DEVASTATED: Rachael Watts, Stephen Clarke and Ken Lewis are working hard to help the racehorse heal.
DEVASTATED: Rachael Watts, Stephen Clarke and Ken Lewis are working hard to help the racehorse heal. Bianca Hrovat

HORSE ATTACK HORROR: 'Someone must pay for nightmare ambush'

IT only took a couple of seconds for two stray dogs to destroy months worth of hard work as they began to tear the flesh off prized Warwick racehorse Tatts Gold last week, leaving her owners traumatised and thousands of dollars out of pocket.

Stablehand Ken Lewis was walking the mare along Victoria St when he spotted the dogs emerging from a cable drain just 20 metres away.

As the dogs ran across the road Mr Lewis braced himself for impact and gripped tightly to the mare so she didn't bolt and cause chase.

"One dog went for the front end of her and the other went for the back," Mr Lewis said.

"She was trying to look after herself by striking out at the front while I tried to kick the dog away from behind.

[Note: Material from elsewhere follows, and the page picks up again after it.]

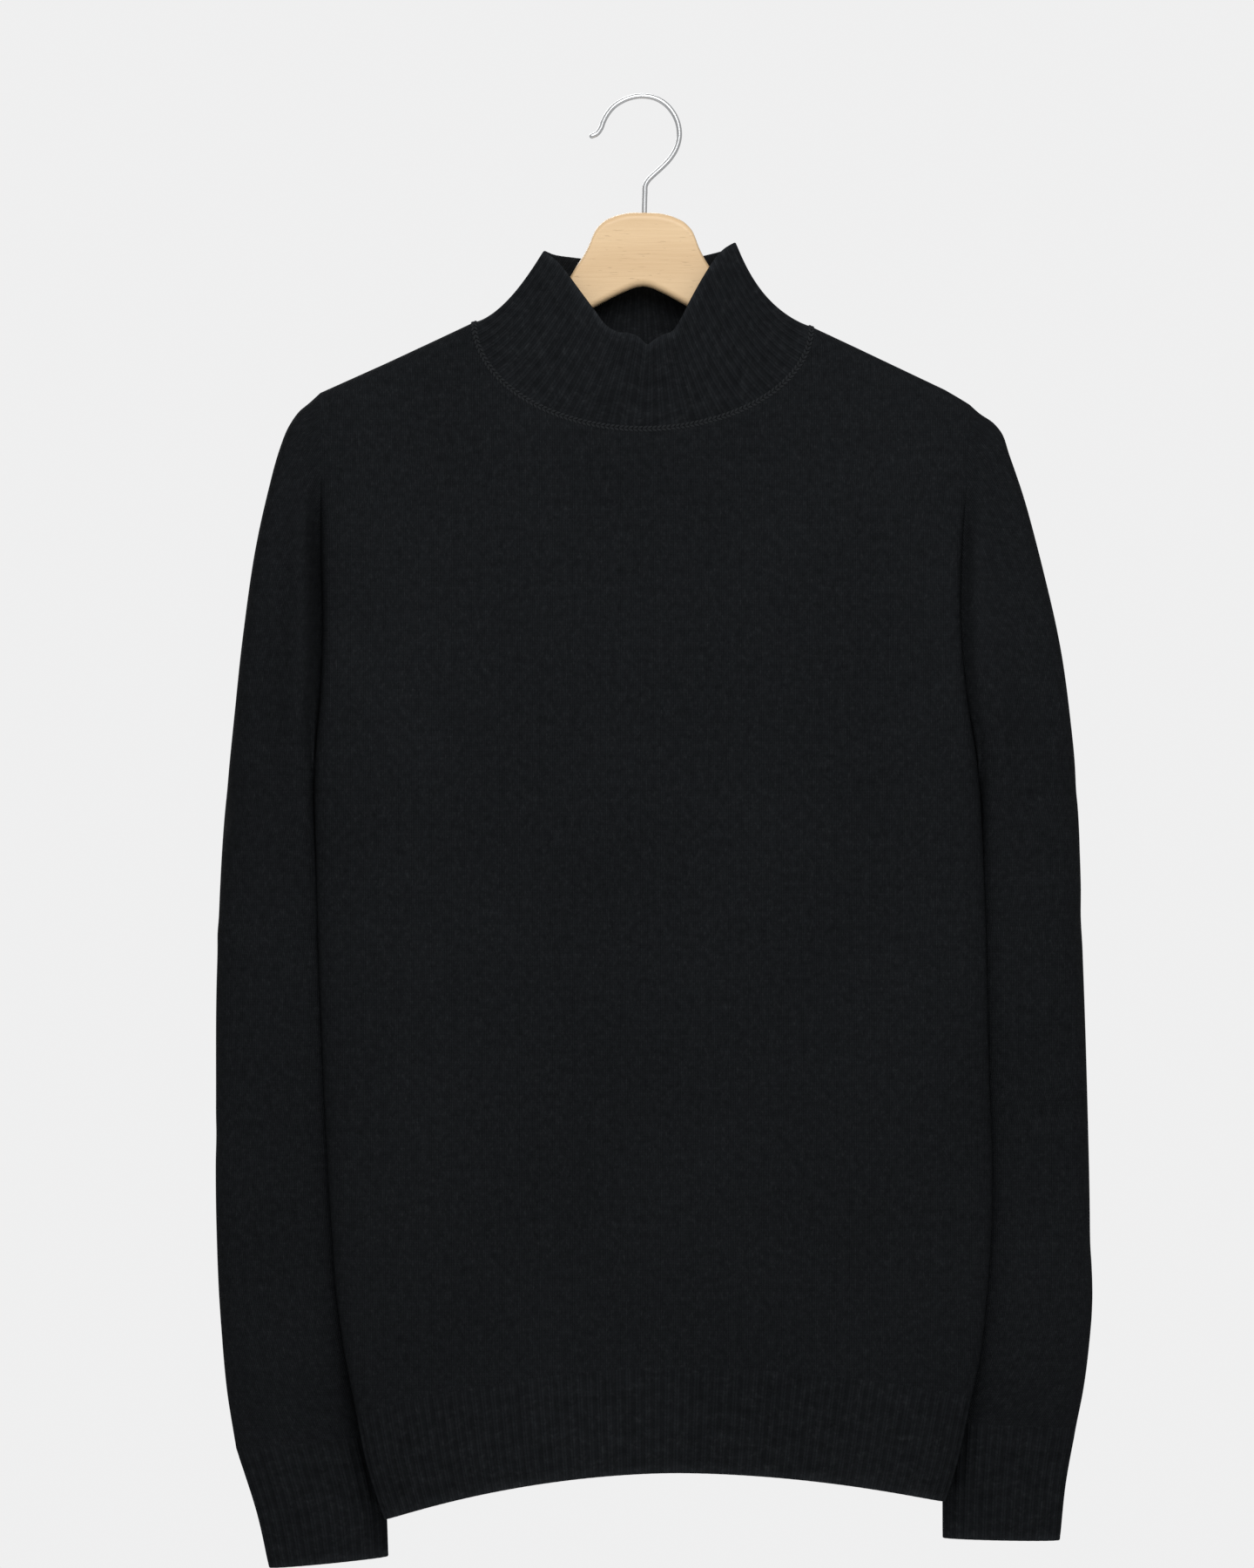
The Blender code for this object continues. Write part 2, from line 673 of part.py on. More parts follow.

"Then the big dog ripped up her rump, it was pretty bad."

Then, before Mr Lewis knew it, the dogs were gone. They had disappeared back into the drain.

"It happened real quick," he said.

"It shook me up a bit, I was really nervous afterward."

The horrified stablehand lead the skittish mare back to the stables, where the team called their vet and the Southern Downs Regional Council.

Stablehand Rachael Watts said she'd never seen anything like it.

"She just looked so worn out," she said.

But it was not the first time Mrs Watts had encountered the dogs.

 

Rachael Watts, Stephen Clarke and Ken Lewis with horses in warwick
LONG RECOVERY: Rachael Watts gives Tatts Gold some TLC as the mare recuperates from a frightening dog attack. Bianca Hrovat

On Boxing Day Mrs Watts was leading another horse home from a race at Allman Park when the dogs attempted to strike.

"The horse starting running backwards and I didn't realise what was happening until they were right on us," she said.

"I was yelling and trying to scare the dogs while trying not to lose the horse.

"It really wasn't easy!"

As the situation began to escalate a good Samaritan, passing by in a car, stopped to intervene before any damage could be done.

"We were so lucky that day," Mrs Watts said.

The stablehand said she reported the dogs to council after the confrontation, but did not hear anything further on the issue until the dogs reappeared last week.

The vet gave Tatts Gold stitches in four different places, a seven day course of antibiotics and a tetanus shot, leaving the family with a bill that stretched into the hundreds.

 

Dog attack on Warwick racehorse Tatts Gold owned partly by Stephen Clarke
Dog attack on Warwick racehorse Tatts Gold owned partly by Stephen Clarke Rachael Watts

It will take the mare months to heal and its wounds will prevent it from racing on the Gold Coast this weekend.

Part-owner Stephen Clarke was devastated to realise the thousands of dollars he, alongside the other horse owners, had invested in Tatts Gold would be for nought.

"That's $10,000 worth of training down the drain," he said.

"And if she'd won this weekend that was worth another $12,000."

Frustrated and severely out-of-pocket, Mr Clarke turned to council to find the owners of the dogs so he could seek compensation.

According to Mr Clarke, SDRC staff told him compensation claims were strictly between the dog owners and himself, but refused to supply any information about the owners.

"Who compensates me then?" he asked.

"It's council property, it's on their footpath, it's on their road.

"What if it was a kid going to school?"

The owners of Tatts Gold say they are seeking legal counsel to determine their next steps.

The Warwick Daily News reached out to the SDRC for comment, but they did not respond by time of print.